Today, you’re playing your arch rivals, The King’s Arms. You all climb into the mini-bus. Your fat mate Tony stands on your foot. Chris is in the back, and is still hungover from a stag-do he went on last night. As the bus pulls off, he throws up what was once a beef madras.
‘I don’t think I’ll be able to play today lads’ he says. ‘Don’t know whats up with me….I’ve been poorly all week.’ The rest of the team look gutted. ‘What are we supposed to do now?’ asks Dave (there’s always a Dave). We can’t play without our attacking midfielder!’ shouts Steve (there’s always a Steve). The manager/landlord smiles though. ‘Don’t worry lads! I’ve got the perfect replacement.’
You turn up at the pitch and look across to where The King’s Arms are warming up. They all look incredibly fit and healthy. The King’s Arms is located in the posh part of town, and they’re all ridiculously good looking, trendy professionals. Your lot are complaining that it’s wet and cold. Tony is knackered just getting out of the truck. There’s no way you can win…..
But then the gaffer reveals his surprise. He’s got a mate over at Barcelona, and he’s managed to acquire the services of Lionel Messi. The diminutive Argentine walks over wearing your ghastly green and white stiped shirt. You can’t believe your luck! Even Chris perks up a bit..but then chucks up again over his brand new footy boots. He let’s out a little moan.
Messi does a few keepy-ups and balances the ball on his head for more than 30 seconds. The King’s Arms team look worried. You’re made up! With Messi in the side, you can’t lose….
Just a story though, right? Well believe it or not, it is possible. This week saw an audacious bid for Messi, from an unlikely source.
FC Borne play in the French second division, Haute-Loire district league. The village they represent has about 400 people living in it. But the fact that they are mere minnows, doesn’t stop them dreaming big!

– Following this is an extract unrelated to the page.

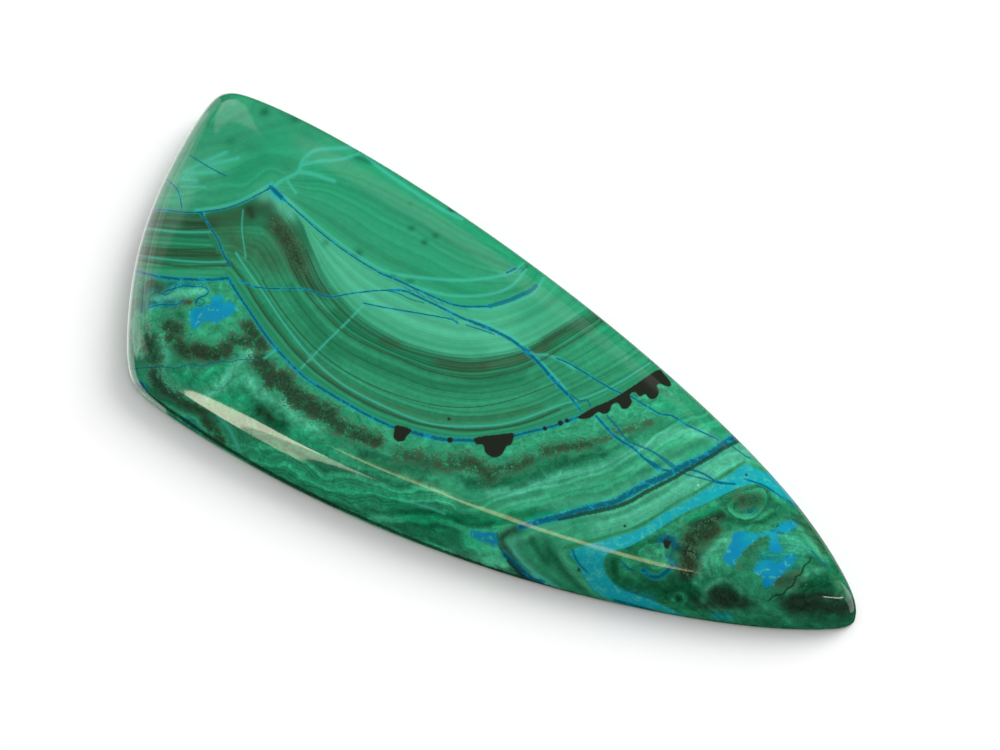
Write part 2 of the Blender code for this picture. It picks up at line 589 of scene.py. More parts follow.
BLUE_VEINS = {
    "crown seam": Stroke(Courses.CROWN_SEAM, 0.7),
    "wedge at the rim": Stroke(((271, 187), (275, 191), (282, 198)), 2.4),
    "bowl rim": Stroke(Courses.BOWL_RIM[:6], 0.7),
    "bowl rim, middle": Stroke(Courses.BOWL_RIM[5:11], 1.0),
    "moss seam, left": Stroke(Courses.MOSS_SEAM_LEFT, 1.5),
    "moss seam": Stroke(Courses.MOSS_SEAM[:9], 1.4),
    "moss seam, middle": Stroke(((412, 432), (430, 436.8), (447, 439.7), (475, 440.5)), 1.9),
    "moss seam, right": Stroke(((511, 436.5), (535, 430.5), (555, 425.5), (577, 417.5)), 1.4),
    "wedge vein": Stroke(Courses.WEDGE_VEIN, 0.8),
    "main vein, start": Stroke(
        ((240, 280), (252, 286), (270, 288.5), (300, 288.5), (314, 292), (330, 297), (348, 294),
        (372, 291),
         (391, 290)), 0.7),
    "main vein": Stroke(
        ((391, 290), (405, 291), (425, 300), (440, 307), (460, 317), (480, 325)), 1.1),
    "main vein, broad": Stroke(
        ((470, 321), (490, 329), (510, 339), (527, 352), (540, 364), (551, 377), (567, 394)), 1.6),
    "main vein, end": Stroke(((562, 389), (571, 398), (575, 403), (581, 411)), 1.0),
    "under the ledge, left": Stroke(
        ((596, 416), (605, 426), (617, 438), (633, 448), (645, 459), (658, 469.5)), 1.2),
    "under the ledge, cross": Stroke(((645, 459), (654, 463), (662, 469), (676, 472)), 0.9),
    "chevron crossing": Stroke(((676, 468), (692, 470), (704, 474), (718, 482), (735, 484)), 1.1),
    "sea vein": Stroke(((745, 479), (765, 486), (780, 496), (800, 508)), 0.9),
    "right vein": Stroke(
        ((556, 358), (570, 364), (590, 376), (608, 387), (618, 392), (630, 396), (648, 407), (661, 414),
         (673, 416), (685, 424), (702, 432), (718.6, 439.7)), 0.8),
    "crack": Stroke(((363.5, 303), (385, 307.5), (420, 313.5), (450, 319), (458, 323.5)), 0.7),
    "shoulder band": Stroke(Courses.SHOULDER_BLUE, 3.6, 0.4),
    "cell corner": Stroke(((505, 555), (518, 567), (530, 578), (543, 582)), 2.4),
    "eye crescent": Stroke(((643, 570), (650, 576), (658, 577), (666, 572), (672, 565)), 2.0),
    "pool outline": Stroke(
        ((163, 293), (168, 290), (175, 288.5), (183, 286), (192, 286.5), (203, 287), (208.5, 291),
        (206, 295),
         (199, 298), (196, 303)), 0.8),
    "pool foot": Stroke(((150, 308), (158, 305), (168, 305), (178, 304), (184, 300)), 0.7),
    "lens core": Stroke(((507, 273), (516, 268)), 1.2),
    "wall speck, left": Stroke(((140, 382), (146, 390)), 1.6),
    "wall speck, middle": Stroke(((182, 417), (191, 423), (200, 430)), 1.2),
    "crown, thin left": Stroke(((167, 179), (178, 191), (182, 208)), 0.7),
    "lobe line": Stroke(((614, 600), (640, 607), (668, 615)), 1.3),
}

BLUE_TWIGS = {
    "bowl rim, end": Stroke(((490, 306.3), (510, 300), (520, 295.5), (530, 291), (536, 286)), 2.2),
    "main vein, branch": Stroke(((385, 290), (400, 294), (410, 299), (424, 303)), 0.6),
    "main vein, side": Stroke(((570, 394), (579.5, 400.8), (587, 400), (590.4, 406.5)), 0.8),
    "main vein, twin": Stroke(((524, 346), (530, 352)), 0.7),
    "under the ledge, right": Stroke(
        ((607, 416), (618, 428), (627, 440), (640, 446), (655, 453), (672, 467)), 1.1),
    "chevron vein": Stroke(((640, 446), (655, 453), (672, 464), (680, 472), (700, 478), (722, 484)), 0.9),
    "right vein, end": Stroke(((732, 446), (744, 455), (750, 458)), 0.8),
    "crack, end": Stroke(((466, 325), (485, 331), (494, 334.5)), 0.7),
    "cell corner, line": Stroke(((497, 533), (499, 545), (505, 556)), 1.0),
    "eye line": Stroke(((622, 562), (628, 568), (634, 571)), 1.2),
    "moss crack": Stroke(
        ((128, 369), (160, 367), (176, 368), (190, 364), (203, 366), (219, 361), (230, 362), (241, 359.5),
         (258, 360)), 0.6),
    "pool ring": Stroke(((199, 298), (204, 301), (201, 306), (195, 304), (196, 299)), 0.6),
    "pool, inner": Stroke(((150, 296), (157, 292), (165, 295), (172, 291), (176, 286)), 0.7),
    "tip streak": Stroke(((812, 551), (820, 560), (829, 568)), 0.8),
    "sea, apex": Stroke(((573, 550), (575, 557), (580, 565), (587, 572)), 1.2),
    "crown, thin": Stroke(((190, 155.5), (209, 167), (226, 176)), 0.7),
}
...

FC Borne’s president, Cedric Enjolras went to lunch with a few friends, and had too many glasses of vino. He drunkenly bet his friends that he could sign Lionel Messi for his non-league side. He even went so far as to draft a letter of the transfer request and forwarded it to the French Football Federation for approval.
Anywhere else in the world, this would prompt laughter, it might even be turned into a film starring Gerard Depardieu and Juliet Binoche. But the French Football Federation, failed to see the humour in the situation and suspended Enjolras for 6 months, for wasting their time. Yves Begon, chairman of France’s transfer committee said ‘We cannot accept such behaviour. It may be a joke but we are here to judge and deal with legitimate transfers.’
True story! If only Enjolras had succeeded in his bid! There’d be hope for pub teams everywhere!
Your team win by the way. Messi scores 16, but Tony still concedes 5. The King’s Arms look gutted, but you all celebrate. Except for Chris…he’s had to go to hospital with acute alcohol poisoning. You all take Messi down to the China Palace for a celebratory buffet. Turns out he loves salt and pepper chicken wings. So does Tony. But when Messi tries to swipe some of Tony’s salt and pepper chicken wings, a fight breaks out and Tony floors him.
With more people like Cedric Enjolras involved in football, this dream could one day become a reality!